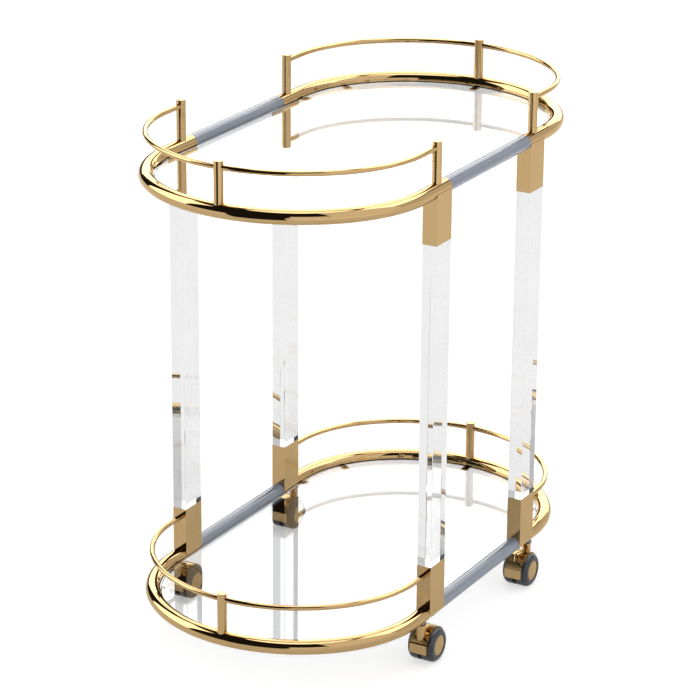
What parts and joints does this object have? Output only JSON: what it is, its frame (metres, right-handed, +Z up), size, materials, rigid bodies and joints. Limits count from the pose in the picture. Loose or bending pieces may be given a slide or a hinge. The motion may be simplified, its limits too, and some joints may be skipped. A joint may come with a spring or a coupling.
{
  "type": "bar cart",
  "caption": "Two-tier racetrack bar cart with polished gold tube ends, clear legs and side rods, glass shelves, gallery rails and hooded swivel casters.",
  "frame": {"origin": "on the floor, under the centre of the cart", "axes": "+X along the cart's long side, +Y across it, +Z up"},
  "size_m": [0.904, 0.528, 0.903],
  "materials": {
    "polished_gold": "mirror-polished gold plating",
    "tinted_rod": "blue-grey tinted acrylic, polished",
    "clear_leg": "water-clear acrylic, flame polished",
    "shelf_glass": "clear tempered float glass with polished edges",
    "wheel_tread": "dark slate nylon wheels, fine moulded sheen",
    "bright_steel": "zinc-plated steel",
    "dark_collar": "black moulded nylon",
    "clear_pad": "clear silicone"
  },
  "bodies": {
    "frame": {"caster_collars": "dark_collar", "caster_inserts": "bright_steel", "caster_stem_left_back": "bright_steel", "caster_stem_left_front": "bright_steel", "caster_stem_right_back": "bright_steel", "caster_stem_right_front": "bright_steel", "leg_left_back": "clear_leg", "leg_left_front": "clear_leg", "leg_right_back": "clear_leg", "leg_right_front": "clear_leg", "leg_screws": "bright_steel", "leg_studs": "bright_steel", "lower_glass_shelf": "shelf_glass", "lower_post_left_middle": "polished_gold", "lower_post_right_middle": "polished_gold", "lower_rail_left": "polished_gold", "lower_rail_right": "polished_gold", "lower_ring_left": "polished_gold", "lower_ring_right": "polished_gold", "lower_rod_back": "tinted_rod", "lower_rod_front": "tinted_rod", "lower_socket_left_back": "polished_gold", "lower_socket_left_front": "polished_gold", "lower_socket_right_back": "polished_gold", "lower_socket_right_front": "polished_gold", "shelf_pads": "clear_pad", "shelf_tabs": "polished_gold", "upper_glass_shelf": "shelf_glass", "upper_post_left_back": "polished_gold", "upper_post_left_front": "polished_gold", "upper_post_left_middle": "polished_gold", "upper_post_right_back": "polished_gold", "upper_post_right_front": "polished_gold", "upper_post_right_middle": "polished_gold", "upper_rail_left": "polished_gold", "upper_rail_right": "polished_gold", "upper_ring_left": "polished_gold", "upper_ring_right": "polished_gold", "upper_rod_back": "tinted_rod", "upper_rod_front": "tinted_rod", "upper_socket_left_back": "polished_gold", "upper_socket_left_front": "polished_gold", "upper_socket_right_back": "polished_gold", "upper_socket_right_front": "polished_gold"},
    "swivel_left_front": {"caster_hood_left_front": "polished_gold"},
    "wheelset_left_front": {"caster_wheels_left_front": "wheel_tread", "caster_caps_left_front": "polished_gold", "caster_axle_left_front": "bright_steel"},
    "swivel_left_back": {"caster_hood_left_back": "polished_gold"},
    "wheelset_left_back": {"caster_wheels_left_back": "wheel_tread", "caster_caps_left_back": "polished_gold", "caster_axle_left_back": "bright_steel"},
    "swivel_right_front": {"caster_hood_right_front": "polished_gold"},
    "wheelset_right_front": {"caster_wheels_right_front": "wheel_tread", "caster_caps_right_front": "polished_gold", "caster_axle_right_front": "bright_steel"},
    "swivel_right_back": {"caster_hood_right_back": "polished_gold"},
    "wheelset_right_back": {"caster_wheels_right_back": "wheel_tread", "caster_caps_right_back": "polished_gold", "caster_axle_right_back": "bright_steel"}
  },
  "joints": [
    {"name": "swivel_left_front", "type": "hinge", "parent": "frame", "child": "swivel_left_front", "pos_m": [-0.197, -0.24, 0.0721], "axis": [0, 0, 1], "continuous": true},
    {"name": "roll_left_front", "type": "hinge", "parent": "swivel_left_front", "child": "wheelset_left_front", "pos_m": [-0.176, -0.24, 0.03], "axis": [0, 1, 0], "continuous": true},
    {"name": "swivel_left_back", "type": "hinge", "parent": "frame", "child": "swivel_left_back", "pos_m": [-0.197, 0.24, 0.0721], "axis": [0, 0, 1], "continuous": true},
    {"name": "roll_left_back", "type": "hinge", "parent": "swivel_left_back", "child": "wheelset_left_back", "pos_m": [-0.176, 0.24, 0.03], "axis": [0, 1, 0], "continuous": true},
    {"name": "swivel_right_front", "type": "hinge", "parent": "frame", "child": "swivel_right_front", "pos_m": [0.197, -0.24, 0.0721], "axis": [0, 0, 1], "continuous": true},
    {"name": "roll_right_front", "type": "hinge", "parent": "swivel_right_front", "child": "wheelset_right_front", "pos_m": [0.176, -0.24, 0.03], "axis": [0, 1, 0], "continuous": true},
    {"name": "swivel_right_back", "type": "hinge", "parent": "frame", "child": "swivel_right_back", "pos_m": [0.197, 0.24, 0.0721], "axis": [0, 0, 1], "continuous": true},
    {"name": "roll_right_back", "type": "hinge", "parent": "swivel_right_back", "child": "wheelset_right_back", "pos_m": [0.176, 0.24, 0.03], "axis": [0, 1, 0], "continuous": true}
  ]
}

- _WHAT THE TASK ASKS_:
Write down every line of the data exactly as it appears above.

- _SOLUTION_:
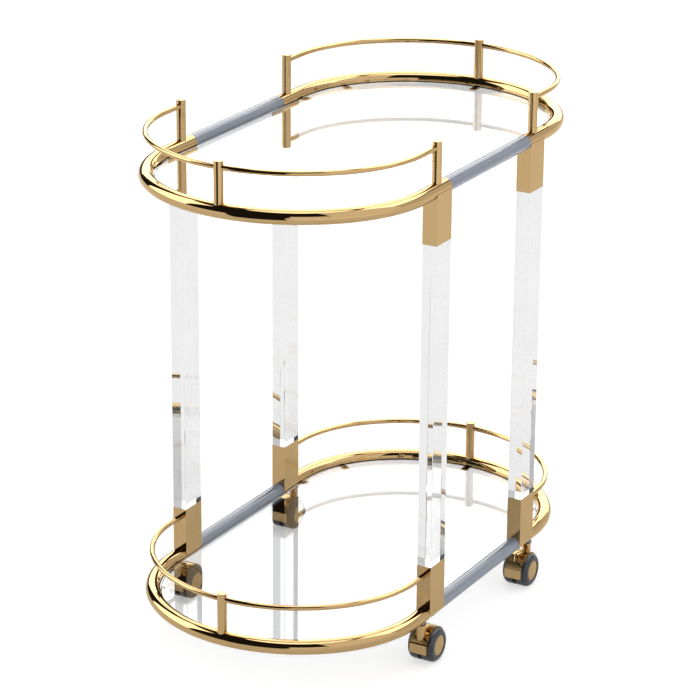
What parts and joints does this object have? Output only JSON: what it is, its frame (metres, right-handed, +Z up), size, materials, rigid bodies and joints. Limits count from the pose in the picture. Loose or bending pieces may be given a slide or a hinge. The motion may be simplified, its limits too, and some joints may be skipped. A joint may come with a spring or a coupling.
{
  "type": "bar cart",
  "caption": "Two-tier racetrack bar cart with polished gold tube ends, clear legs and side rods, glass shelves, gallery rails and hooded swivel casters.",
  "frame": {"origin": "on the floor, under the centre of the cart", "axes": "+X along the cart's long side, +Y across it, +Z up"},
  "size_m": [0.904, 0.528, 0.903],
  "materials": {
    "polished_gold": "mirror-polished gold plating",
    "tinted_rod": "blue-grey tinted acrylic, polished",
    "clear_leg": "water-clear acrylic, flame polished",
    "shelf_glass": "clear tempered float glass with polished edges",
    "wheel_tread": "dark slate nylon wheels, fine moulded sheen",
    "bright_steel": "zinc-plated steel",
    "dark_collar": "black moulded nylon",
    "clear_pad": "clear silicone"
  },
  "bodies": {
    "frame": {"caster_collars": "dark_collar", "caster_inserts": "bright_steel", "caster_stem_left_back": "bright_steel", "caster_stem_left_front": "bright_steel", "caster_stem_right_back": "bright_steel", "caster_stem_right_front": "bright_steel", "leg_left_back": "clear_leg", "leg_left_front": "clear_leg", "leg_right_back": "clear_leg", "leg_right_front": "clear_leg", "leg_screws": "bright_steel", "leg_studs": "bright_steel", "lower_glass_shelf": "shelf_glass", "lower_post_left_middle": "polished_gold", "lower_post_right_middle": "polished_gold", "lower_rail_left": "polished_gold", "lower_rail_right": "polished_gold", "lower_ring_left": "polished_gold", "lower_ring_right": "polished_gold", "lower_rod_back": "tinted_rod", "lower_rod_front": "tinted_rod", "lower_socket_left_back": "polished_gold", "lower_socket_left_front": "polished_gold", "lower_socket_right_back": "polished_gold", "lower_socket_right_front": "polished_gold", "shelf_pads": "clear_pad", "shelf_tabs": "polished_gold", "upper_glass_shelf": "shelf_glass", "upper_post_left_back": "polished_gold", "upper_post_left_front": "polished_gold", "upper_post_left_middle": "polished_gold", "upper_post_right_back": "polished_gold", "upper_post_right_front": "polished_gold", "upper_post_right_middle": "polished_gold", "upper_rail_left": "polished_gold", "upper_rail_right": "polished_gold", "upper_ring_left": "polished_gold", "upper_ring_right": "polished_gold", "upper_rod_back": "tinted_rod", "upper_rod_front": "tinted_rod", "upper_socket_left_back": "polished_gold", "upper_socket_left_front": "polished_gold", "upper_socket_right_back": "polished_gold", "upper_socket_right_front": "polished_gold"},
    "swivel_left_front": {"caster_hood_left_front": "polished_gold"},
    "wheelset_left_front": {"caster_wheels_left_front": "wheel_tread", "caster_caps_left_front": "polished_gold", "caster_axle_left_front": "bright_steel"},
    "swivel_left_back": {"caster_hood_left_back": "polished_gold"},
    "wheelset_left_back": {"caster_wheels_left_back": "wheel_tread", "caster_caps_left_back": "polished_gold", "caster_axle_left_back": "bright_steel"},
    "swivel_right_front": {"caster_hood_right_front": "polished_gold"},
    "wheelset_right_front": {"caster_wheels_right_front": "wheel_tread", "caster_caps_right_front": "polished_gold", "caster_axle_right_front": "bright_steel"},
    "swivel_right_back": {"caster_hood_right_back": "polished_gold"},
    "wheelset_right_back": {"caster_wheels_right_back": "wheel_tread", "caster_caps_right_back": "polished_gold", "caster_axle_right_back": "bright_steel"}
  },
  "joints": [
    {"name": "swivel_left_front", "type": "hinge", "parent": "frame", "child": "swivel_left_front", "pos_m": [-0.197, -0.24, 0.0721], "axis": [0, 0, 1], "continuous": true},
    {"name": "roll_left_front", "type": "hinge", "parent": "swivel_left_front", "child": "wheelset_left_front", "pos_m": [-0.176, -0.24, 0.03], "axis": [0, 1, 0], "continuous": true},
    {"name": "swivel_left_back", "type": "hinge", "parent": "frame", "child": "swivel_left_back", "pos_m": [-0.197, 0.24, 0.0721], "axis": [0, 0, 1], "continuous": true},
    {"name": "roll_left_back", "type": "hinge", "parent": "swivel_left_back", "child": "wheelset_left_back", "pos_m": [-0.176, 0.24, 0.03], "axis": [0, 1, 0], "continuous": true},
    {"name": "swivel_right_front", "type": "hinge", "parent": "frame", "child": "swivel_right_front", "pos_m": [0.197, -0.24, 0.0721], "axis": [0, 0, 1], "continuous": true},
    {"name": "roll_right_front", "type": "hinge", "parent": "swivel_right_front", "child": "wheelset_right_front", "pos_m": [0.176, -0.24, 0.03], "axis": [0, 1, 0], "continuous": true},
    {"name": "swivel_right_back", "type": "hinge", "parent": "frame", "child": "swivel_right_back", "pos_m": [0.197, 0.24, 0.0721], "axis": [0, 0, 1], "continuous": true},
    {"name": "roll_right_back", "type": "hinge", "parent": "swivel_right_back", "child": "wheelset_right_back", "pos_m": [0.176, 0.24, 0.03], "axis": [0, 1, 0], "continuous": true}
  ]
}